| Mar 12 2010, 07:06:20 GMT | Sydney: | 17:06 | Tokyo: | 16:06 | Barcelona: | 08:06 | London: | 07:06 | New York: | 02:06 | San Francisco: | 23:06 |
U.S. stocks markets are trading flat ahead of this morning’s ADP Employment Report. Expectations are for this report to show that 30,000 jobs were lost during the last month. This is better than the 84,000 lost in December. Today’s ISM Non-Manufacturing Index Report should be a market mover today. Traders are looking for this index to cross over the important 50 barrier. A number higher than 50 indicates upside momentum.
The March E-mini S&P 500 is on target to test a major retracement zone at 1109.25 to 1118.25. A retracement to 1084.00 must hold if tested. The March E-mini Dow has an upside target of 10341. Look for support on a pullback to 10130. The March E-mini NASDAQ is lagging behind the two other markets. This markets needs to regain 1774.50 to show strength.
April Gold surged overnight to $1126.40 before backing down. This price was inside of a retracement zone at $1120.50 to $1131.40. A weaker Dollar is necessary for this market to continue its rise. If the Dollar strengthens, then look for a pullback to $1100.40.
March Treasury Bonds are under pressure overnight as traders await today’s ADP Report and the Treasury refunding announcement.
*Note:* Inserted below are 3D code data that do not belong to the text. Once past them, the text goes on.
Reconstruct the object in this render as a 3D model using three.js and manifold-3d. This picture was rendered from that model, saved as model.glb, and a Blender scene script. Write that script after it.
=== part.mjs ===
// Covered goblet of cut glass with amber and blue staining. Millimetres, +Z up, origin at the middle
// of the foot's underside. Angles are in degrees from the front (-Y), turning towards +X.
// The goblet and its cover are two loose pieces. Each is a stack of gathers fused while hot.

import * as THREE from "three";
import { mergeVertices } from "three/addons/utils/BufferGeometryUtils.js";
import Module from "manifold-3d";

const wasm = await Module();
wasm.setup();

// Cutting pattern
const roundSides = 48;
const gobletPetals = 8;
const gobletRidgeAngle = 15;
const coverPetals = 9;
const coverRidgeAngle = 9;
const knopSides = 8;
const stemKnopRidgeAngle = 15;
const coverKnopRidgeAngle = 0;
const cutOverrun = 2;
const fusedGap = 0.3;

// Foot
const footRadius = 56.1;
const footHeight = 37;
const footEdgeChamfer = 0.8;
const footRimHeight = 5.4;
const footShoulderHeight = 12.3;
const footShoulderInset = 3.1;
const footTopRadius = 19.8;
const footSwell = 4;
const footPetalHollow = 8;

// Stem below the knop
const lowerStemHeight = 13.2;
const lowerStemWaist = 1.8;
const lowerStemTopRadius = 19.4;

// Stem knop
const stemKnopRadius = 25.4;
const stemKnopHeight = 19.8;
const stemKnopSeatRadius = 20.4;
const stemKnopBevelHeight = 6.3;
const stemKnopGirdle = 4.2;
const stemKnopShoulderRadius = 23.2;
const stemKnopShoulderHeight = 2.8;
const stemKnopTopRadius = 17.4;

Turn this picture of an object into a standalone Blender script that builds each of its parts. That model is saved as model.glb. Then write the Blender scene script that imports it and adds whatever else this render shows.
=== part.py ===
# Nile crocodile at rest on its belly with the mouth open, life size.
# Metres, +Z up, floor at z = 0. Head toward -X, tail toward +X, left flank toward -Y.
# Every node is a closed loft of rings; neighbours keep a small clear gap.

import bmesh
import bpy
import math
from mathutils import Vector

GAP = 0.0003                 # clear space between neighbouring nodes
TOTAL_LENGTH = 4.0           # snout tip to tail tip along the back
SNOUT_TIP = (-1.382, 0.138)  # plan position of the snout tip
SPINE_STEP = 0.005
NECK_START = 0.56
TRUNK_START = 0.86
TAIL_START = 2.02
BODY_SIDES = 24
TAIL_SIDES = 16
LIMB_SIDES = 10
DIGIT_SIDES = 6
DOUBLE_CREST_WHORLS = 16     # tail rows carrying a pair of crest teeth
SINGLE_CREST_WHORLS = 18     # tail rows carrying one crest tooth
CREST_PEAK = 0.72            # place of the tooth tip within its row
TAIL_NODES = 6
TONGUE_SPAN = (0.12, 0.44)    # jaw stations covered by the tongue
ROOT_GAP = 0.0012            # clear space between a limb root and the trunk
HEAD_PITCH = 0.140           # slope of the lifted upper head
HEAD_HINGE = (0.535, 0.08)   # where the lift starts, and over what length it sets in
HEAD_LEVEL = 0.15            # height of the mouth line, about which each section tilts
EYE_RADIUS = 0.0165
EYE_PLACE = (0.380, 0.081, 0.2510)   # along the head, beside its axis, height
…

A good employment number will pressure bonds along with the news that more supply is hitting the market. The bigger picture still indicates that March Bonds are finding resistance inside a major retracement zone at 118’24 to 119’24. Continuing to close under 118’24 indicates weakness that could trigger a break back to 116’06.
Demand for higher yielding assets and a weaker Dollar is helping to support March Crude Oil. Today’s petroleum inventory report should be a market mover. Traders are looking for an increase in supply, but could be surprised because of the recent pick-up in manufacturing. A new main range at 84.45 to 72.43 has been formed which could trigger a retracement to 78.44.
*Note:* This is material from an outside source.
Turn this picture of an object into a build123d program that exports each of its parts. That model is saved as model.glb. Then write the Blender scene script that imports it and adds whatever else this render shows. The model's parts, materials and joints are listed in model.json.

The U.S. Dollar reversed early session weakness and surged to the upside following the release of better than expected U.S. economic news.
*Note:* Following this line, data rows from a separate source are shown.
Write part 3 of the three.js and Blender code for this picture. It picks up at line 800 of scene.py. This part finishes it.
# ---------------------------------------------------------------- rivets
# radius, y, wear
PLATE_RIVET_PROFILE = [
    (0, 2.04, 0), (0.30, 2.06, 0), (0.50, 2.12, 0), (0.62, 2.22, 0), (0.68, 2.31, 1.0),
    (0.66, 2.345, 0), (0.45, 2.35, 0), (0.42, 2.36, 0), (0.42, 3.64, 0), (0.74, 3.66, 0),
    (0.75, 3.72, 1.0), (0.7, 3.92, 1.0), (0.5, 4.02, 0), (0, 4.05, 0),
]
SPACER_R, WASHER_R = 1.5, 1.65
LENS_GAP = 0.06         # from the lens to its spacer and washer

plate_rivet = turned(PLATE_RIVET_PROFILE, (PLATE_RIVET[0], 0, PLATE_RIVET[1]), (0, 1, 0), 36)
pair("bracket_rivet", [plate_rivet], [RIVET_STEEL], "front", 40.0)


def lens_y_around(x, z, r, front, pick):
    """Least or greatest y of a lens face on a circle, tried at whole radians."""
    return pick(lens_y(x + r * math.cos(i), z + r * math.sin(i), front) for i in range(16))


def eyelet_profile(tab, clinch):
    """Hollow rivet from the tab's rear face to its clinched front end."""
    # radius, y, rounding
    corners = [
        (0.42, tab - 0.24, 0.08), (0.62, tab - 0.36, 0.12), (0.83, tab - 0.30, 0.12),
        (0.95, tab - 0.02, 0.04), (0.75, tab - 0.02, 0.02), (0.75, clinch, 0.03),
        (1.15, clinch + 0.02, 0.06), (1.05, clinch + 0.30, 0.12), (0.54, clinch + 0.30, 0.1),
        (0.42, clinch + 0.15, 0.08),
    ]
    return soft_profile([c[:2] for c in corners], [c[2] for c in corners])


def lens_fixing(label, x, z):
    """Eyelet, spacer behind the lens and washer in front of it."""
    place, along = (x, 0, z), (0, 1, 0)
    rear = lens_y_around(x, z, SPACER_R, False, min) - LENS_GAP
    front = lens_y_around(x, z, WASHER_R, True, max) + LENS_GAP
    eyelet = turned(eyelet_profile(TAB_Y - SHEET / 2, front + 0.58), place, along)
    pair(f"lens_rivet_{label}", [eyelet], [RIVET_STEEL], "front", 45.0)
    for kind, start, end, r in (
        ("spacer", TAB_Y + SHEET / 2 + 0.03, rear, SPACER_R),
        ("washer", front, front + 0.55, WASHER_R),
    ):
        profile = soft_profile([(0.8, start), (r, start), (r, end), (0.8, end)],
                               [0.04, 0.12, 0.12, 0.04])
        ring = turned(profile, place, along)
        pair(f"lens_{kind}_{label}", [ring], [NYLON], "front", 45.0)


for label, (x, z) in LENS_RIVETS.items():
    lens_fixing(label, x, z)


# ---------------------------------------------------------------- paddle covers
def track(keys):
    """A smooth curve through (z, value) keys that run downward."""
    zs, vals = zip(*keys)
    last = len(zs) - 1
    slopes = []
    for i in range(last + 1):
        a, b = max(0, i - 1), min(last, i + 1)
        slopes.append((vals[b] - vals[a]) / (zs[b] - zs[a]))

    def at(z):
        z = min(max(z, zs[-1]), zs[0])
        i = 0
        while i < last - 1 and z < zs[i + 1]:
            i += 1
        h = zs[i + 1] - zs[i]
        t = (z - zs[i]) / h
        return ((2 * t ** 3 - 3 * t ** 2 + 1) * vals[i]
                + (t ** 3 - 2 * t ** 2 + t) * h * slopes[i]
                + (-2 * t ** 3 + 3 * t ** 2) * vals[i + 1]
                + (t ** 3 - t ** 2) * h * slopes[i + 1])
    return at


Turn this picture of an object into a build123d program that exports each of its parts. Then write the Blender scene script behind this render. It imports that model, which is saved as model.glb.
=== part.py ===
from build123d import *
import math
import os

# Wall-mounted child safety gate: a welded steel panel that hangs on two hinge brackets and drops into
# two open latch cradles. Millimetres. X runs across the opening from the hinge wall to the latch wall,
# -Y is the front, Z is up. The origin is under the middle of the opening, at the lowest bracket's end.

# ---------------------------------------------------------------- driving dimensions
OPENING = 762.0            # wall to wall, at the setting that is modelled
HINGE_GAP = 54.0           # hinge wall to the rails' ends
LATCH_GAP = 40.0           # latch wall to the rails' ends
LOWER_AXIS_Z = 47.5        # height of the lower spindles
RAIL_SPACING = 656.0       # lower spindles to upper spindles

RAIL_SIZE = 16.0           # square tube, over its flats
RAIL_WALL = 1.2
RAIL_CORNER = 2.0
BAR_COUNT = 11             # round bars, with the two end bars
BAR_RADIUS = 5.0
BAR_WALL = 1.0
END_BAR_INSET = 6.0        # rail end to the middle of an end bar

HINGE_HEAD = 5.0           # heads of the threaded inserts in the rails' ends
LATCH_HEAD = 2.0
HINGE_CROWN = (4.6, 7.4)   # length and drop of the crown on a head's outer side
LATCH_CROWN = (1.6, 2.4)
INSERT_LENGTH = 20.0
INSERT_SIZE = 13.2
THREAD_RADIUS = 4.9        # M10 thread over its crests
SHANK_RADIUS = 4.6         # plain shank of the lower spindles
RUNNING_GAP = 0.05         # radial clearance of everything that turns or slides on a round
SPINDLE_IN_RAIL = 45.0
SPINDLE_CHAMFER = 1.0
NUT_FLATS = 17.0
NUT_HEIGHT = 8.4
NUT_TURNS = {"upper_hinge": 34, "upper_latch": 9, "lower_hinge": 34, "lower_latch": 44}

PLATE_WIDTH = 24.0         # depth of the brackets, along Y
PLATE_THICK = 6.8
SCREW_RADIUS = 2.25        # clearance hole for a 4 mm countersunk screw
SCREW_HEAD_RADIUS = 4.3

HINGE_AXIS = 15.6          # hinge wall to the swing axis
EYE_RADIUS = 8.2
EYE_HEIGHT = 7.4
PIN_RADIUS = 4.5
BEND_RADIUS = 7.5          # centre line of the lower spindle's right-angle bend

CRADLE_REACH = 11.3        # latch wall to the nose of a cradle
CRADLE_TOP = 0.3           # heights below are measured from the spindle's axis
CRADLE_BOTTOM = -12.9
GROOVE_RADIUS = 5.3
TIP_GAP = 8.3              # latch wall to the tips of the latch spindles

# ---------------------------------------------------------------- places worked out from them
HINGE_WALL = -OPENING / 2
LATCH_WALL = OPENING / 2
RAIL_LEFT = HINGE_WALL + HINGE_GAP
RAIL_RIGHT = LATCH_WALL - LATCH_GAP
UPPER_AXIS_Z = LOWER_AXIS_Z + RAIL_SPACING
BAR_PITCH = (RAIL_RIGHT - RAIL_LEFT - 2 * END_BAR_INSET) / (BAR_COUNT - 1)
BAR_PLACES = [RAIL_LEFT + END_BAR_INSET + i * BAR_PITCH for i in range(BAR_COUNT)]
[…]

This morning’s ADP Employment Report showed that fewer jobs were lost during January. This lent credibility to the notion that the economy is improving and that Friday’s Non-Farm Payrolls Report may actually show positive jobs growth.
January’s ISM Non-Manufacturing Index crossed the 50 marker indicating that momentum was turning to the upside.
Traders reversed the course of the Dollar, indicating that investors were shifting their focus away from risk and on improvement in the U.S. economic outlook. Global currency markets sold off as demand dropped for higher yielding currencies. Both reports supported the Dollar because they provide the Fed with more information needed to begin raising interest rates.
Thin trading conditions continue to highlight the Forex markets ahead of tomorrow’s Bank of England and European Central Bank policy announcements. Trading is expected to continue to be muted following these two central bank meetings as traders will then begin adjusting positions in front of the U.S. Non-Farm Payrolls Report.
The March Euro reversed course after testing a minor 50% retracement level at 1.4023. Today’s weakness is a pure economic play. The release of upbeat U.S. reports supports a stronger economy. The recent rise in the Euro was attributed to easing tensions. On Thursday, the European Central Bank is expected to announce that interest rates will remain steady.
The GBP USD spiked to the upside last night on the news that U.K. consumer confidence rose more than expected. Speculators have also been driving this market higher on the notion that the Bank of England members will provide a more hawkish opinion on the economy in tomorrow’s policy statement. Today’s stronger U.S. economic reports are putting pressure on the British Pound at the mid-session. Downside momentum was strong enough to push this market through the first downside target at 1.5960.
The USD JPY is rallying sharply higher. Improvements in the U.S. jobs and non-manufacturing sector have encouraged traders to focus more on the recovering U.S. economy rather than the weaker Japanese economy. Earlier this morning, the USD JPY tested support at 90.03 before turning around. The next upside target is 91.45.
The stronger U.S. economy and the weaker Euro are helping to put pressure on the Swiss Franc, triggering a rally in the USD CHF. Last night, a key 50% level at 1.0504 held following a test. Upside momentum is strong enough to trigger a rally back to the recent high at 1.0642.
The USD CAD is rallying sharply higher following a sell-off in commodities, led by weaker gold and crude oil. Falling demand for higher yielding assets is also putting pressure on U.S. equity markets. The short-term charts indicate a rally to 1.0633 to 1.0653 are the next likely upside targets.
A drop in demand for higher risk assets is helping to pressure the NZD USD. The current short-term range sets up a likely retracement to .7072 to .7054.
The AUD USD is weakening after stronger U.S. economic reports drove traders into the Dollar. Yesterday’s low is still holding, but today’s friendly economic news moves the Fed closer to raising interest rates. This is pressuring the Aussie since a hike in U.S. rates will tighten the interest rate differential between the two countries.